The theory has given rise to a number of concepts which have proven useful in a wide range of technoscientific analyses. It has remained highly influential as a methodological tool for analyzing truth-making in all its forms. The call to ”follow the actors” – to see what they do rather than report on what they say they do – has been liberating for those engaged in studying scientists, who frequently hold their own truth and practice as if above the social and political fray. Their attention to the work of representation on paper led to the ideas of ”immutable mobiles” and ”centers of calculation,” which trace the power of technoscience to its ability to function as a centralizing networked bureaucracy. Indeed, the anthropological eye of actor-networked theorists – looking at work practices and not buying into actors’ categories – has led to a rich meeting between the sociology of work, the Chicago School of sociology, and actor-network theory. Latour’s later work on the distribution of political and social values between the technical world and the social institution has opened up a powerful discourse about the political and moral force of technology.

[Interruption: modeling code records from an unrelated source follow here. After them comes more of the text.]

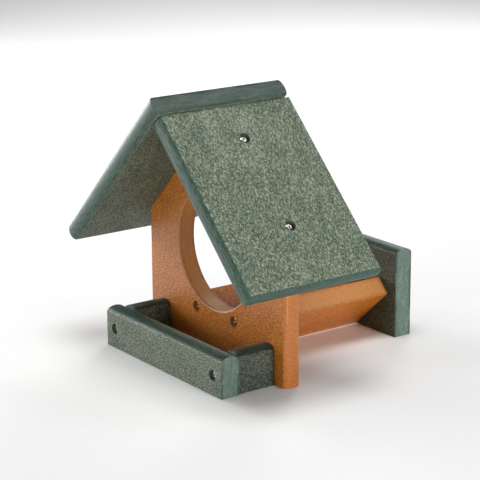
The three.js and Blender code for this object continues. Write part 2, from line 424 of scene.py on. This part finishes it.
def make_cradle_board(side):
    """Its x runs along the cradle and its y up the slope, with the outer face at z = 0."""
    node = f"cradle_board_{side}"
    sign = 1 if side == "right" else -1
    up = Vector((sign * math.cos(CRADLE_SLOPE), 0, math.sin(CRADLE_SLOPE)))
    out = Vector((sign * math.sin(CRADLE_SLOPE), 0, -math.cos(CRADLE_SLOPE)))
    face = spread(node, out)[1]
    top = spread(node, up)[1]
    corners = [v.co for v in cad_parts[node].data.vertices]
    outer_foot = min(co.dot(up) for co in corners if co.dot(out) > face - ARRIS)
    inner_foot = min(co.dot(up) for co in corners if co.dot(out) < face - RAIL + ARRIS)
    half = (high(node).y - low(node).y) / 2
    middle = (high(node).y + low(node).y) / 2
    outline = [(-half, outer_foot), (half, outer_foot), (half, top), (-half, top)]
    mesh = board_mesh(outline, [False] * len(outline), 0, RAIL)
    for vertex in mesh.verts:
        if vertex.co.z < -RAIL / 2 and vertex.co.y < (outer_foot + top) / 2:
            vertex.co.y = inner_foot
    origin = out * face + Vector((0, middle, 0))
    finish_board(node, mesh, board_frame(origin, (0, sign, 0), up), "cedar_board")


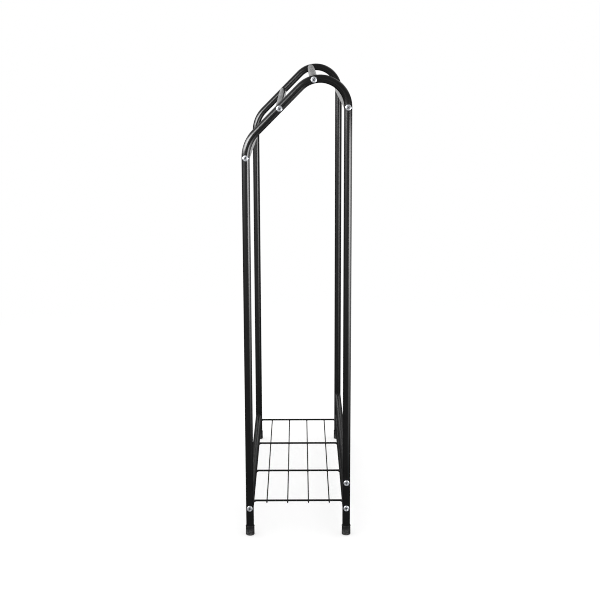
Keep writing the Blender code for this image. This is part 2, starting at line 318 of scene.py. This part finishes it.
def piece(name, mesh, material, replaced, location=(0.0, 0.0, 0.0), rotation=(0.0, 0.0, 0.0)):
    """Place a finished mesh with its finish, and hide the CAD node that it stands for."""
    item = bpy.data.objects.new(name, mesh)
    item.location = location
    item.rotation_euler = rotation
    if not mesh.materials:
        mesh.materials.append(material)
    bpy.context.scene.collection.objects.link(item)
    bpy.context.view_layer.update()
    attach(item, "root")
    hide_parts(replaced)
    return item


def modified_mesh(name, mesh, add_modifiers):
    """The mesh with modifiers applied, made on an object that doesn't stay."""
    item = bpy.data.objects.new(name, mesh)
    bpy.context.scene.collection.objects.link(item)
    add_modifiers(item)
    bpy.context.view_layer.update()
    skin = bmesh.new()
    skin.from_mesh(item.evaluated_get(bpy.context.evaluated_depsgraph_get()).to_mesh())
    bpy.data.objects.remove(item, do_unlink=True)
    return finished_mesh(name, skin)


def subtract(item, cutter):
    boolean = item.modifiers.new("cut", "BOOLEAN")
    boolean.operation = "DIFFERENCE"
    boolean.solver = "EXACT"
    boolean.object = cutter


# Material helpers.

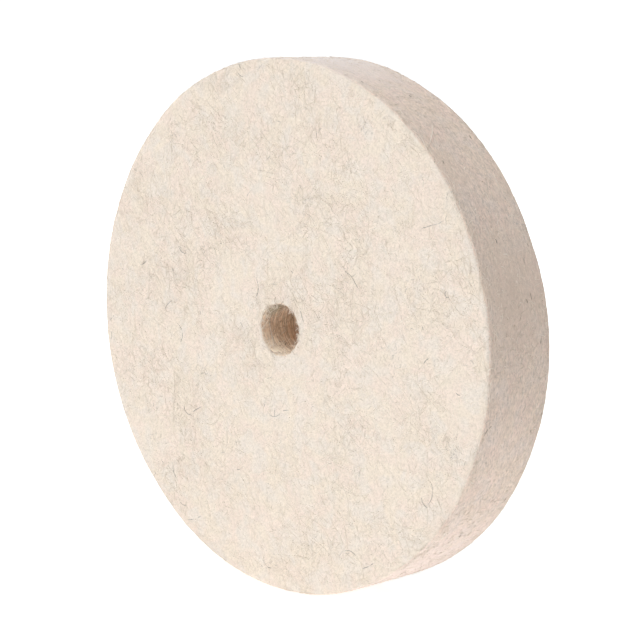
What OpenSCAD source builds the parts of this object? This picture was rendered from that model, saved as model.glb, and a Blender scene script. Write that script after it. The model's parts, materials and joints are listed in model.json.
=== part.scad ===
// Felt polishing wheel: one hard disc of pressed wool felt with a plain arbor bore.
// The origin is the middle of the bore, halfway between the two faces. The wheel turns about
// the Y axis, its front face looks along -Y, and +Z is up. All sizes are in millimetres.

/* [Wheel] */
// Outside diameter of the felt disc
wheel_d = 125; // [60:1:200]
// Thickness of the felt, from face to face
wheel_t = 20; // [8:0.5:40]
// Radius of the soft rounding where each face meets the rim
edge_r = 1; // [0.3:0.1:2.5]

/* [Arbor bore] */
// Diameter of the hole that fits the spindle
bore_d = 12; // [6:0.1:32]
// Radius of the rounding at each mouth of the bore
mouth_r = 0.5; // [0.2:0.1:1]

/* [Hidden] */

// Smoothness of the round surfaces
$fn = 180;

wheel_r = wheel_d / 2;
bore_r = bore_d / 2;
half_t = wheel_t / 2;
felt_colour = [0.93, 0.88, 0.83];

// Half of the section at one face, from the middle plane out: x is the radius, y the height.
// The rim's corner has the radius edge_r, and the corner at the bore has the radius mouth_r.
module half_section() {
    // the felt between the two roundings, up to the face
    translate([bore_r + mouth_r, 0])
        square([wheel_r - edge_r - bore_r - mouth_r, half_t]);
    // the felt under the rim's rounding
    translate([wheel_r - edge_r, 0])
        square([edge_r, half_t - edge_r]);
    // the felt under the bore mouth's rounding
    translate([bore_r, 0])
        square([mouth_r, half_t - mouth_r]);
    translate([wheel_r - edge_r, half_t - edge_r])
        circle(r = edge_r);
    translate([bore_r + mouth_r, half_t - mouth_r])
        circle(r = mouth_r);
}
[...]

The actor-network theory itself has changed significantly in recent years, including Latour’s (1999) tongue-in-cheek denial of each of its central terms and the hyphen connecting them. This has been in response to a number of critiques that the theory privileged the powerful, Machiavellian technoscientist as world-builder, without giving much opportunity for representing the invisible technicians within the networks and alternative voices from without (Star 1995).
- Latour, B. (1987) Science in Action:How to Follow Scientists and Engineers through Society. Open University Press, Milton Keynes.
- Latour, B. (1999) On recalling ANT. In: Law, J. & Hassard, J. (eds.), Actor Network Theory and After. Blackwell, Oxford, pp. 15-25.
- Star, S. L. (ed.) (1995) Ecologies of Knowledge: Work and Politics in Science and Technology. SUNY Press, New York.